Dalton, Wang & Blainey (2014) describe a iterative, "shift-reduce" formulation for pairwise summation. It can be unrolled and sped up using SIMD instructions. The non-unrolled version is:

double shift_reduce_sum(double ∗x, size_t n) {
  double stack[64], v;
  size_t p = 0;
  for (size_t i = 0; i < n; ++i) {
    v = x[i]; // shift
    for (size_t b = 1; i & b; b <<= 1, −−p) // reduce
      v += stack[p−1];
    stack[p++] = v;
  }
  double sum = 0.0;
  while (p)
    sum += stack[−−p];
  return sum;
}

==Accuracy==

Suppose that one is summing n values x_{i}, for i = 1, ..., n. The exact sum is:
$S_n = \sum_{i=1}^n x_i$

(computed with infinite precision).

With pairwise summation for a base case N = 1, one instead obtains $S_n + E_n$, where the error $E_n$ is bounded above by:

$|E_n| \leq \frac{\varepsilon \log_2 n}{1 - \varepsilon \log_2 n} \sum_{i=1}^n |x_i|$

where ε is the machine precision of the arithmetic being employed (e.g. ε ≈ 10^{−16} for standard double precision floating point). Usually, the quantity of interest is the relative error $|E_n|/|S_n|$, which is therefore bounded above by:
$\frac{|E_n|}{|S_n|} \leq \frac{\varepsilon \log_2 n}{1 - \varepsilon \log_2 n} \left(\frac{\sum_{i=1}^n |x_i|}{\left| \sum_{i=1}^n x_i \right|}\right).$

In the expression for the relative error bound, the fraction (Σ|x_{i}|/|Σx_{i}|) is the condition number of the summation problem. Essentially, the condition number represents the intrinsic sensitivity of the summation problem to errors, regardless of how it is computed. The relative error bound of every (backwards stable) summation method by a fixed algorithm in fixed precision (i.e. not those that use arbitrary-precision arithmetic, nor algorithms whose memory and time requirements change based on the data), is proportional to this condition number. An ill-conditioned summation problem is one in which this ratio is large, and in this case even pairwise summation can have a large relative error. For example, if the summands x_{i} are uncorrelated random numbers with zero mean, the sum is a random walk and the condition number will grow proportional to $\sqrt{n}$. On the other hand, for random inputs with nonzero mean the condition number asymptotes to a finite constant as $n\to\infty$. If the inputs are all non-negative, then the condition number is 1.

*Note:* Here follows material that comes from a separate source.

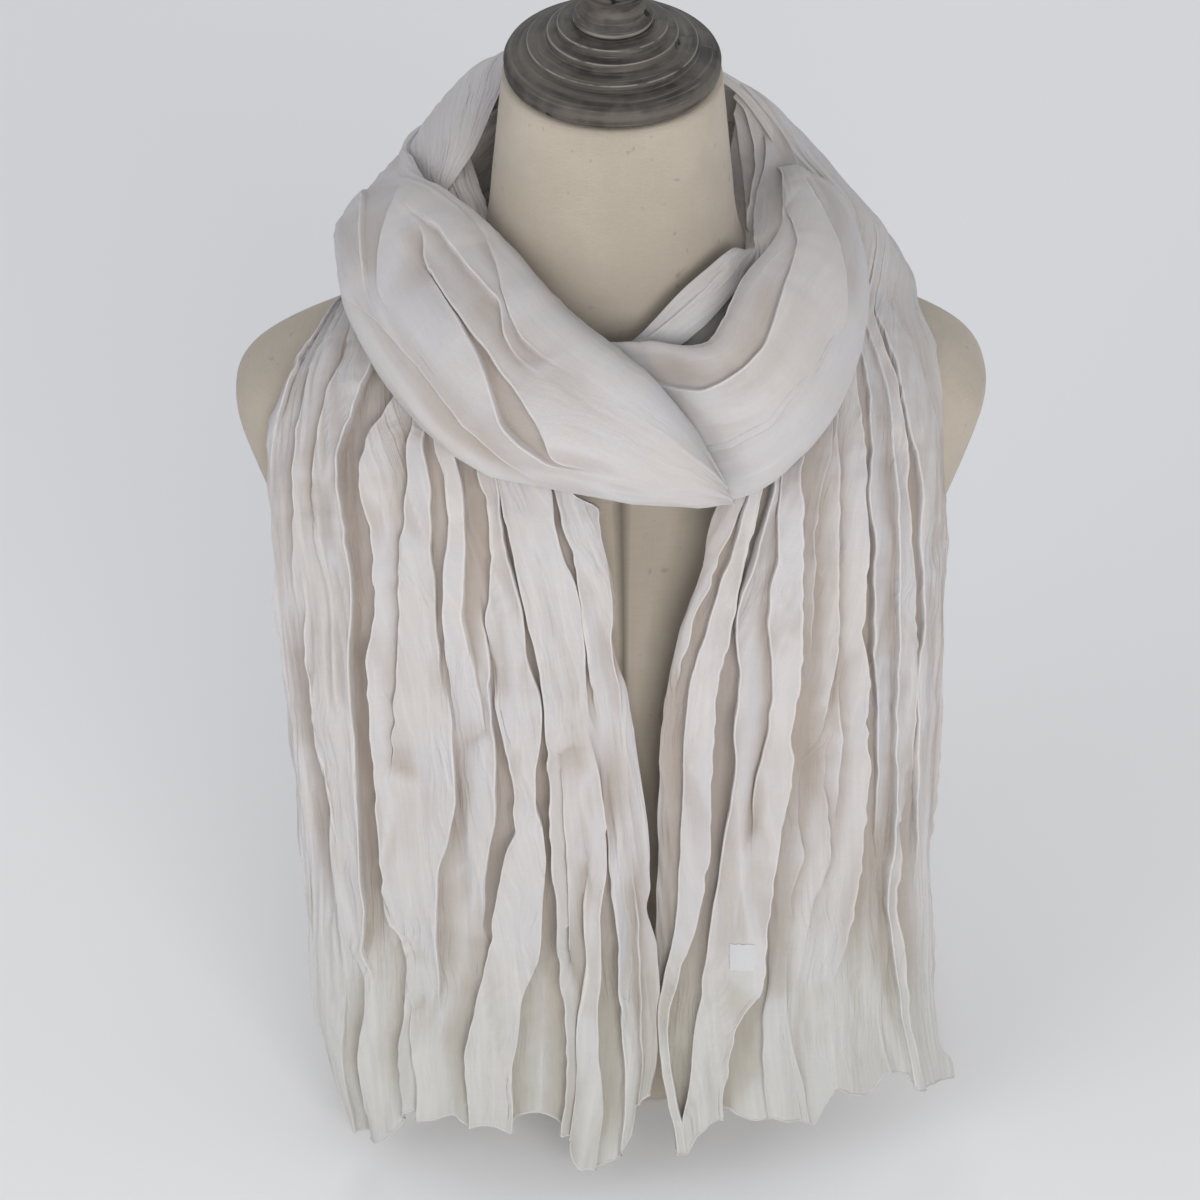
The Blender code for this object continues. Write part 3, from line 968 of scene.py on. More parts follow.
        if self.hem:
            curl = drift(flat_across / (8 * MM), u * length / (60 * MM), 700 + self.crinkle.seed)
            relief += self.frill * MM * ease((u - form.curl_from) / 0.1) * curl
        cloth_x, cloth_y = flat_across * 1.5, u * length
        loose = np.clip(1.3 * smooth_rows(np.asarray(self.gather)[:, None], along) - 0.1, 0.15, 1)
        if self.pressed:
            flat_within, fades_over = 17, 14
            apart = np.linalg.norm(view.project(bare) - self.pressed, axis=-1)
            loose = loose * (0.1 + 0.9 * ease((apart - flat_within) / fades_over))
        small = self.crinkle.relief(cloth_x, cloth_y) * (1 - 0.65 * lipped) * loose
        self.middle = bare + (relief + small)[..., None] * normals + push[..., None] * toward
        self.normals = self.outward(self.middle)
        uv = np.stack([cloth_x, cloth_y], axis=-1)
        # Painted shade: this value darkens the cloth in the hollow beside a tall fold, most where it lies low.
        hollow_shade = np.clip(1 - relief / (0.3 * MM + 0.65 * deep), 0, 1) * np.clip(deep / (6 * MM), 0, 1)
        chosen = drift(gap[None] * 1.37 + 0 * across, station * length / (120 * MM) + gap[None], 600)
        values = {"lip": lipped, "hollow_shade": hollow_shade, "crease": small / MM, "tint": 0.5 + 0.5 * chosen}
        values["fine"] = np.full_like(across, self.fine)
        return uv, values

    def build(self, view: FrontView, finish: Material) -> None:
        """Makes the run's parts and their hem, and logs each part's faces and area.

        Args:
            view: the front view.
            finish: the cloth.
        """
        uv, values = self.shape(view)
        row = 0
        for part in self.parts:
            cut = slice(row, row + part.rows)
            row += part.rows - 1
            piece = MeshWriter.shell(
                "cloth_" + part.name,
                self.middle[cut],
                self.normals[cut],
                self.wall * MM,
                uv[cut],
                {label: numbers[cut] for label, numbers in values.items()},
            )
            piece.data.materials.append(finish)
            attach(piece, "root")
            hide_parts(part.name)
            last = part is self.parts[-1]
            hems = [Hem().build(part.name, self, finish)] if self.hem and last else []
            area = self.area(cut)
            log.info("%s: %d faces, %.4f m2 of %.4f", piece.name, len(piece.data.polygons), area, math.prod(part.flat))

    def area(self, cut: slice) -> float:
        """Adds up the area of some rows of the finished middle grid.

        Args:
            cut: the rows.

        Returns:
            Their area, in square metres.
        """
        down = np.diff(self.middle[cut], axis=0)[:, :-1]
        over = np.diff(self.middle[cut], axis=1)[:-1]
        return float(np.linalg.norm(np.cross(down, over), axis=-1).sum())


# Finishes

Colour = tuple[float, float, float]


class NodeBoard:
    """A node tree being wired."""

    def __init__(self, tree: NodeTree) -> None:
        """Takes the tree to add to."""
        self.tree = tree

    def feed(self, node: Node, inputs: dict[str | int, object]) -> None:
        """Links or sets a node's inputs.

        Args:
            node: the node.
            inputs: a number, colour or another node's socket for each named or numbered input.
        """
        for name, value in inputs.items():
            socket = node.inputs[name]
            if isinstance(value, NodeSocket):
                self.tree.links.new(value, socket)
            elif isinstance(value, tuple) and socket.type == "RGBA":
                socket.default_value = (*value, 1.0)
            else:
                socket.default_value = value

    def add(self, kind: str, inputs: dict[str | int, object] | None = None, **settings: object) -> Node:
        """Adds a node.

        Args:
            kind: the node's type.
            inputs: a number, colour or another node's socket for each input that is fed.
            settings: the node's own properties.

        Returns:
            The node.
        """
        node = self.tree.nodes.new(kind)
        for name, value in settings.items():
            setattr(node, name, value)
        self.feed(node, inputs or {})
        return node

    def maths(self, operation: str, *values: object) -> NodeSocket:
        """A sum, product or other reckoning of up to three values."""
        return self.add("ShaderNodeMath", dict(enumerate(values)), operation=operation).outputs[0]

    def mix(self, factor: object, first: object, second: object, blend: str = "MIX") -> NodeSocket:
        """A colour between two, by a factor from 0 to 1."""
        inputs = {0: factor, 6: first, 7: second}
        return self.add("ShaderNodeMix", inputs, data_type="RGBA", blend_type=blend).outputs[2]

    def grey(self, value: NodeSocket) -> NodeSocket:
        """A grey of the value's brightness."""
        return self.add("ShaderNodeCombineColor", dict.fromkeys(range(3), value)).outputs[0]

    def noise(self, vector: NodeSocket, scale: float, detail: float = 2.0, roughness: float = 0.5) -> NodeSocket:
        """Random hills from 0 to 1."""
        inputs = {"Vector": vector, "Scale": scale, "Detail": detail, "Roughness": roughness}
        return self.add("ShaderNodeTexNoise", inputs, noise_dimensions="3D").outputs["Fac"]

    def stretched(self, vector: NodeSocket, scale: Colour) -> NodeSocket:
        """A place, scaled along each axis."""
        return self.add("ShaderNodeMapping", {"Vector": vector, "Scale": scale}).outputs[0]

    def span(self, value: NodeSocket, low: float, high: float, first: float = 0.0, last: float = 1.0) -> NodeSocket:
        """Carries a value's range from low to high over to first to last, and stops there."""
        inputs = {"Value": value, 1: low, 2: high, 3: first, 4: last}
        return self.add("ShaderNodeMapRange", inputs, clamp=True, interpolation_type="SMOOTHSTEP").outputs[0]

    def number(self, name: str) -> NodeSocket:
        """The piece's own named numbers."""
        return self.add("ShaderNodeAttribute", attribute_name=name).outputs["Fac"]

    def cloth_place(self) -> NodeSocket:
        """The place on the flat cloth, or on the unrolled surface of a turned piece."""
        return self.add("ShaderNodeUVMap", uv_map="flat_cloth").outputs["UV"]

    def space(self) -> NodeSocket:
        """The place in space, in the piece's own coordinates."""
        return self.add("ShaderNodeTexCoord").outputs["Object"]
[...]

Note that the $1 - \varepsilon \log_2 n$ denominator is effectively 1 in practice, since $\varepsilon \log_2 n$ is much smaller than 1 until n becomes of order 2^{1/ε}, which is roughly 1010^{15} in double precision.

In comparison, the relative error bound for naive summation (simply adding the numbers in sequence, rounding at each step) grows as $O(\varepsilon n)$ multiplied by the condition number. In practice, it is much more likely that the rounding errors have a random sign, with zero mean, so that they form a random walk; in this case, naive summation has a root mean square relative error that grows as $O(\varepsilon \sqrt{n})$ and pairwise summation has an error that grows as $O(\varepsilon \sqrt{\log n})$ on average.

==Software implementations==

Pairwise summation is the default summation algorithm in NumPy and the Julia technical-computing language, where in both cases it was found to have comparable speed to naive summation (thanks to the use of a large base case).

Other software implementations include the HPCsharp library for the C# language and the standard library summation in D.